Recorded data —
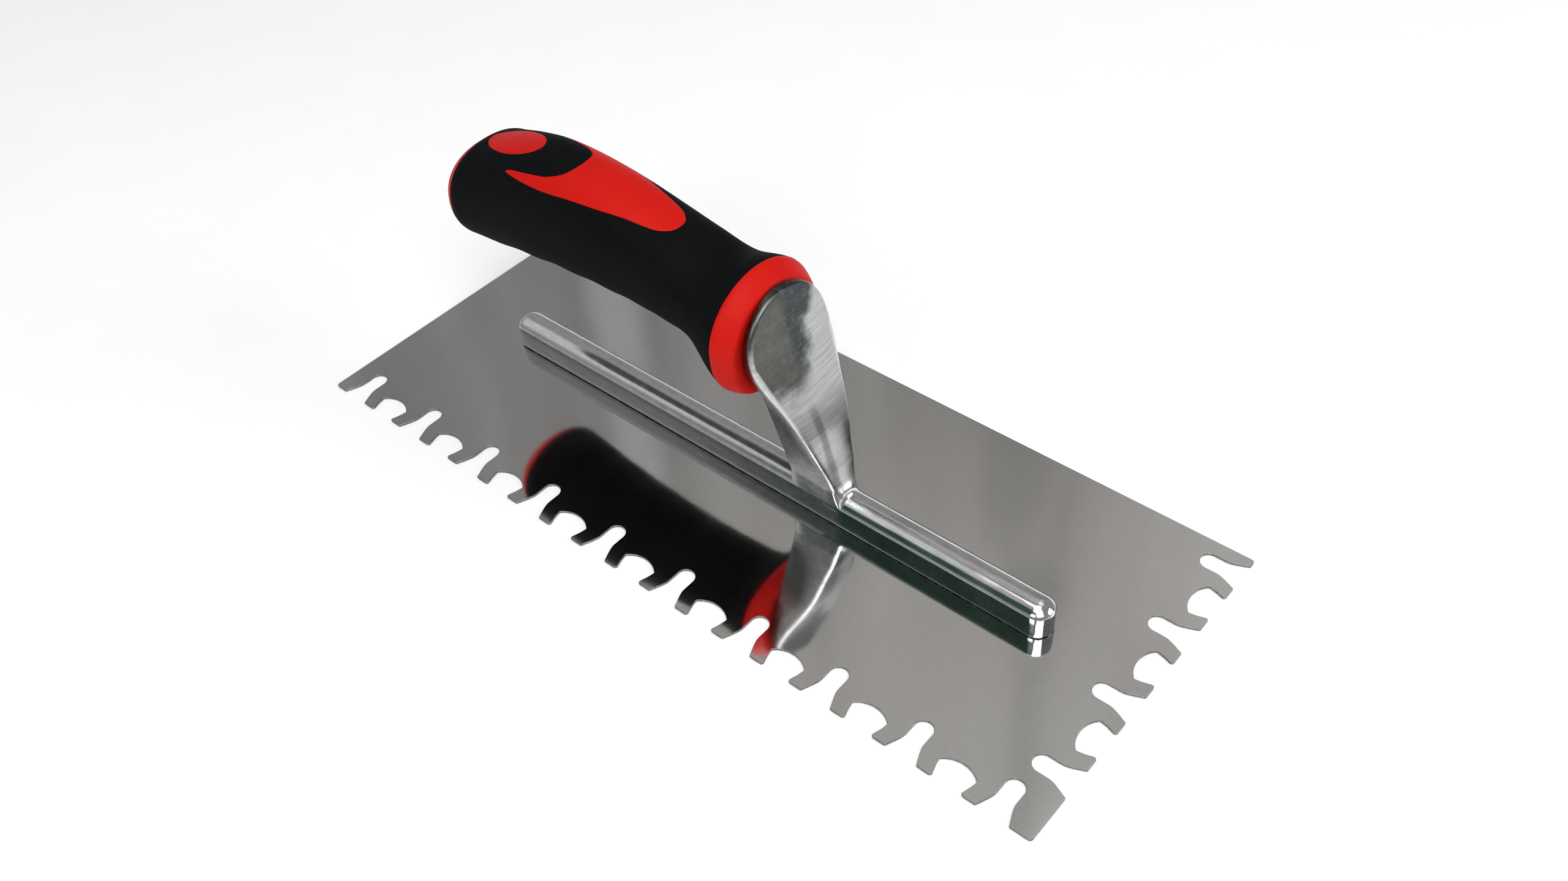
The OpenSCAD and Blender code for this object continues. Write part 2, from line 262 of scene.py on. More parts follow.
# ------------------------------------------------------------------ materials
def steel_blade():
    m = Mat("polished_blade_steel")
    stain = m.noise(11.0, 5.0, 0.6)
    cloud = m.noise(34.0, 4.0, 0.55)
    fine = m.noise(900.0, 3.0, 0.6)
    scratch = m.noise(1.0, 2.0, 0.5, vec=m.scale((60.0, 2600.0, 60.0), rot=(0, 0, 0.12)))
    col = m.mix(m.rng(stain, 0.35, 0.7, 0.0, 1.0), (0.665, 0.655, 0.642), (0.715, 0.706, 0.694))
    col = m.mix(m.rng(fine, 0.35, 0.75, 0.0, 0.16), col, (0.50, 0.49, 0.475))
    # one small dark speck near the rear, left by handling
    d = m.add("ShaderNodeVectorMath", operation="DISTANCE")
    m.link(m.co, d.inputs[0])
    d.inputs[1].default_value = (-0.0988, 0.0105, 0.0007)
    speck = m.rng(m.math("ADD", d.outputs["Value"], m.math("MULTIPLY", fine, 0.0006)), 0.0009, 0.0014, 1.0, 0.0)
    col = m.mix(m.math("MULTIPLY", speck, 0.7), col, (0.12, 0.11, 0.10))
    rough = m.math("ADD", m.rng(cloud, 0.3, 0.75, 0.045, 0.085), m.rng(scratch, 0.52, 0.78, 0.0, 0.035))
    n1 = m.bump(m.noise(42.0, 2.0, 0.4), 0.035, 0.0006)
    n2 = m.bump(fine, 0.06, 0.00002, n1)
    n3 = m.bump(scratch, 0.05, 0.00001, n2)
    return m.set(color=col, metal=1.0, rough=rough, normal=n3)


def steel_cut():
    m = Mat("cut_blade_edge")
    streak = m.noise(1.0, 3.0, 0.6, vec=m.scale((1500.0, 1500.0, 160.0)))
    col = m.mix(m.rng(streak, 0.3, 0.75, 0.0, 1.0), (0.11, 0.108, 0.105), (0.30, 0.295, 0.285))
    return m.set(color=col, metal=1.0, rough=m.rng(streak, 0.3, 0.7, 0.32, 0.5), normal=m.bump(streak, 0.4, 0.00004))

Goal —
Print all the data exactly.

Reply —
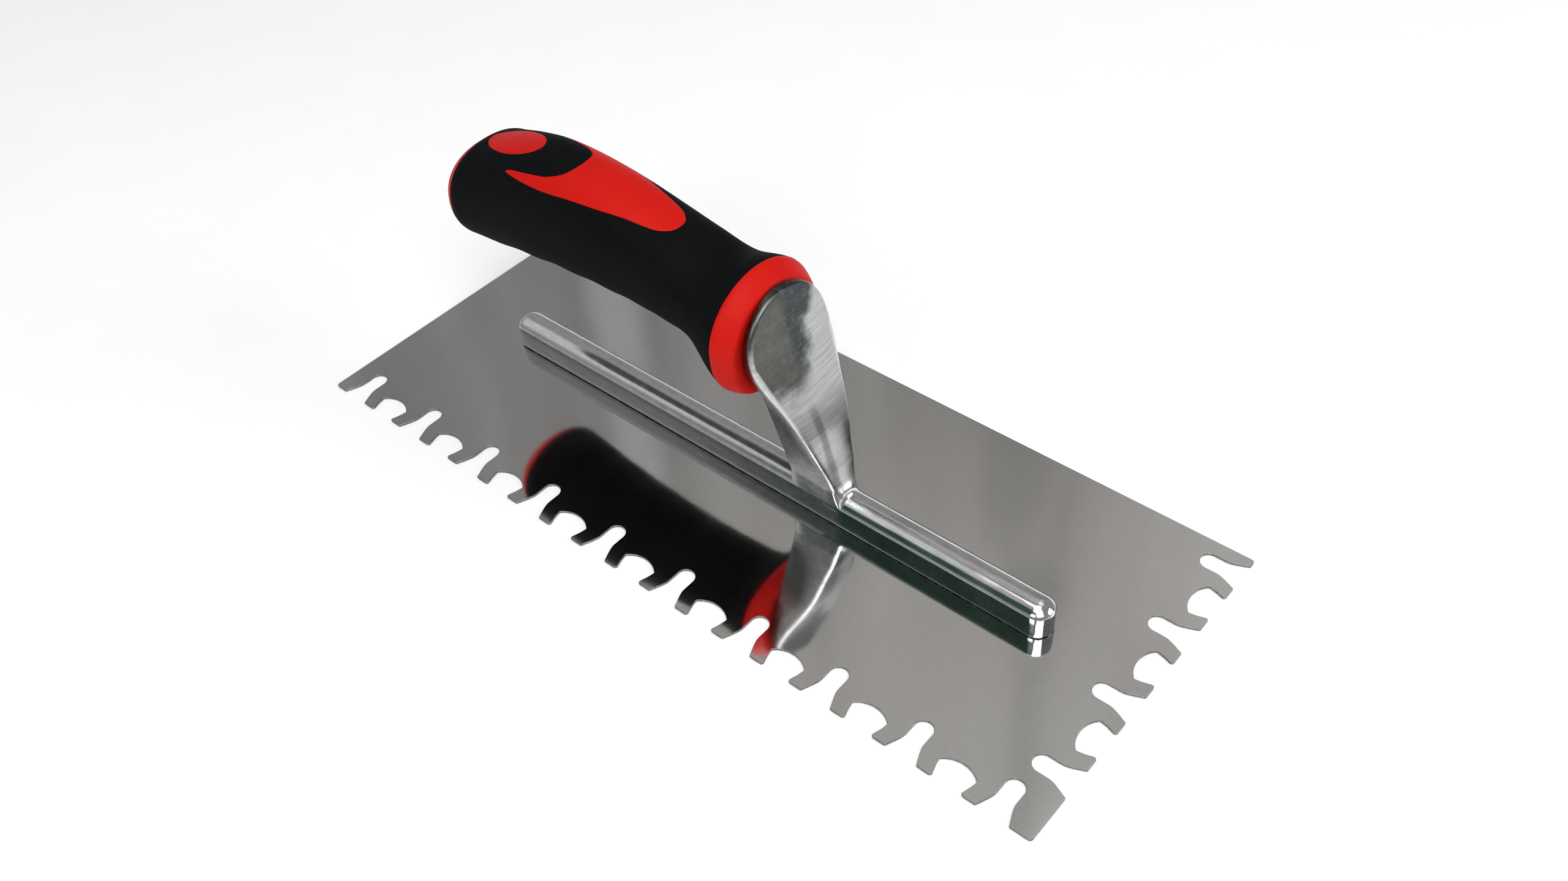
The OpenSCAD and Blender code for this object continues. Write part 2, from line 262 of scene.py on. More parts follow.
# ------------------------------------------------------------------ materials
def steel_blade():
    m = Mat("polished_blade_steel")
    stain = m.noise(11.0, 5.0, 0.6)
    cloud = m.noise(34.0, 4.0, 0.55)
    fine = m.noise(900.0, 3.0, 0.6)
    scratch = m.noise(1.0, 2.0, 0.5, vec=m.scale((60.0, 2600.0, 60.0), rot=(0, 0, 0.12)))
    col = m.mix(m.rng(stain, 0.35, 0.7, 0.0, 1.0), (0.665, 0.655, 0.642), (0.715, 0.706, 0.694))
    col = m.mix(m.rng(fine, 0.35, 0.75, 0.0, 0.16), col, (0.50, 0.49, 0.475))
    # one small dark speck near the rear, left by handling
    d = m.add("ShaderNodeVectorMath", operation="DISTANCE")
    m.link(m.co, d.inputs[0])
    d.inputs[1].default_value = (-0.0988, 0.0105, 0.0007)
    speck = m.rng(m.math("ADD", d.outputs["Value"], m.math("MULTIPLY", fine, 0.0006)), 0.0009, 0.0014, 1.0, 0.0)
    col = m.mix(m.math("MULTIPLY", speck, 0.7), col, (0.12, 0.11, 0.10))
    rough = m.math("ADD", m.rng(cloud, 0.3, 0.75, 0.045, 0.085), m.rng(scratch, 0.52, 0.78, 0.0, 0.035))
    n1 = m.bump(m.noise(42.0, 2.0, 0.4), 0.035, 0.0006)
    n2 = m.bump(fine, 0.06, 0.00002, n1)
    n3 = m.bump(scratch, 0.05, 0.00001, n2)
    return m.set(color=col, metal=1.0, rough=rough, normal=n3)


def steel_cut():
    m = Mat("cut_blade_edge")
    streak = m.noise(1.0, 3.0, 0.6, vec=m.scale((1500.0, 1500.0, 160.0)))
    col = m.mix(m.rng(streak, 0.3, 0.75, 0.0, 1.0), (0.11, 0.108, 0.105), (0.30, 0.295, 0.285))
    return m.set(color=col, metal=1.0, rough=m.rng(streak, 0.3, 0.7, 0.32, 0.5), normal=m.bump(streak, 0.4, 0.00004))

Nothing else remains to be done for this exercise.